In other cases, we may issue what’s called a manual action, when one of our human spam reviewers finds that content that isn’t complying with our Webmaster Guidelines. This can lead to a demotion or a removal of spam content from our search results, especially if it’s deemed to be particularly harmful, like a hacked site that has pages distributing malware to visitors.
When a manual action takes place, we send a notice to the site owner via Search Console, which webmasters can see in their Manual Actions Report. We send millions of these notices each year, and it gives site owners the opportunity to fix the issue and submit for reconsideration. After all, not all “spam” is purposeful, so if a site owner has inadvertently tried tactics that run afoul of our guidelines, or if their site has been compromised by hackers, we want to ensure they can make things right and have their useful information again available to people in Search. This brings us back to why we invest so much effort in fighting spam: so that Search can bring you good, helpful and safe content from sites across the web.

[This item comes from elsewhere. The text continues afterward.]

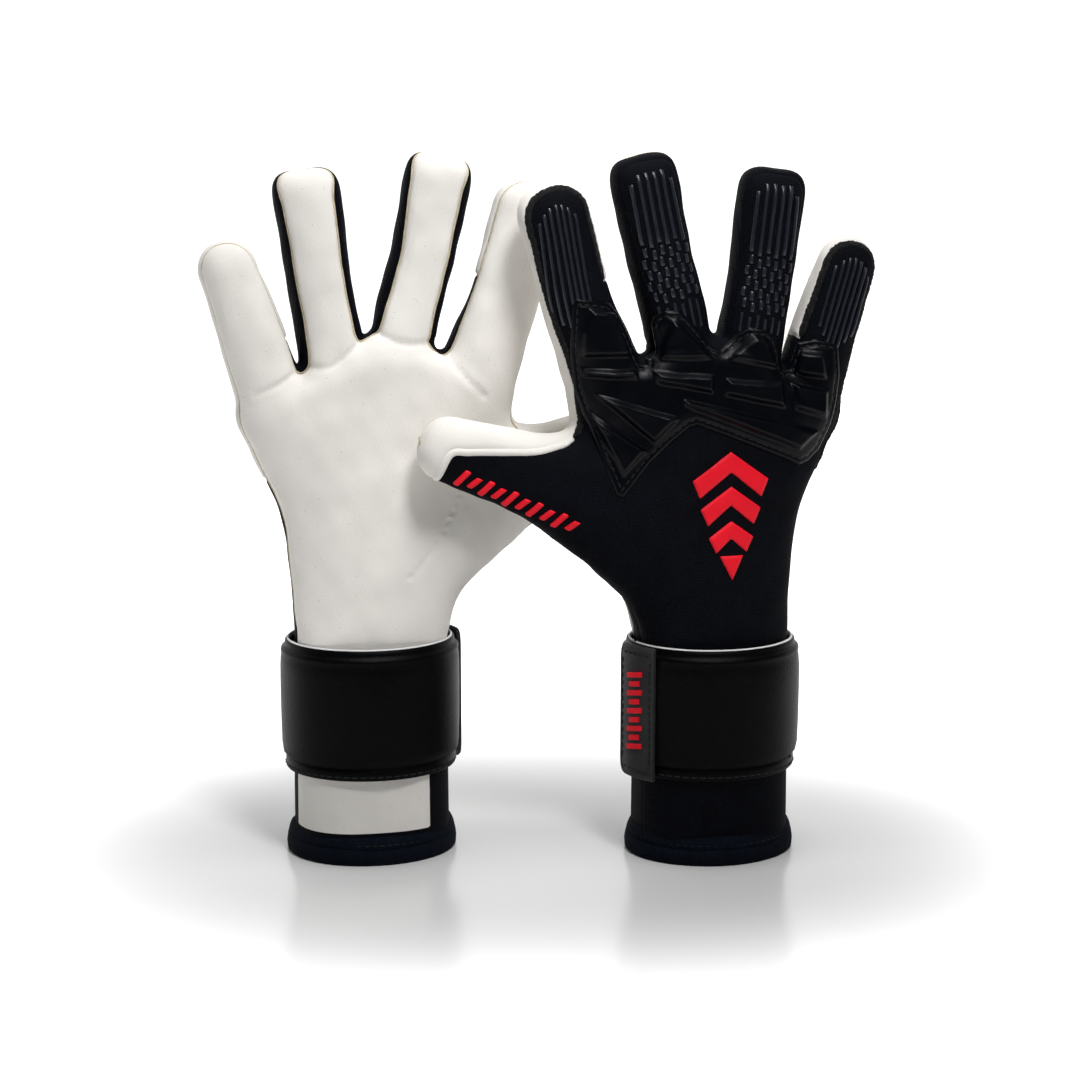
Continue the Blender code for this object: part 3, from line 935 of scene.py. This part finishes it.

Discovering great information
It’s unfortunate that there’s so much spam, and so much effort that has to be spent fighting it. But that shouldn’t overshadow the fact there are millions upon millions of businesses, publishers and websites with great content for people to discover. We want them to succeed, and we provide tools, support and guidance to help.
We publish our own Search Engine Optimization Starter Guide to provide tips on how to succeed with appropriate techniques in Search. Our Search Relations team conducts virtual office hours, monitors our Webmaster Community forums, and (when possible!) hosts and participates in events around the world to help site creators improve their presence in Search. We provide a variety of support resources, as well as the Search Console toolset to help creators with search.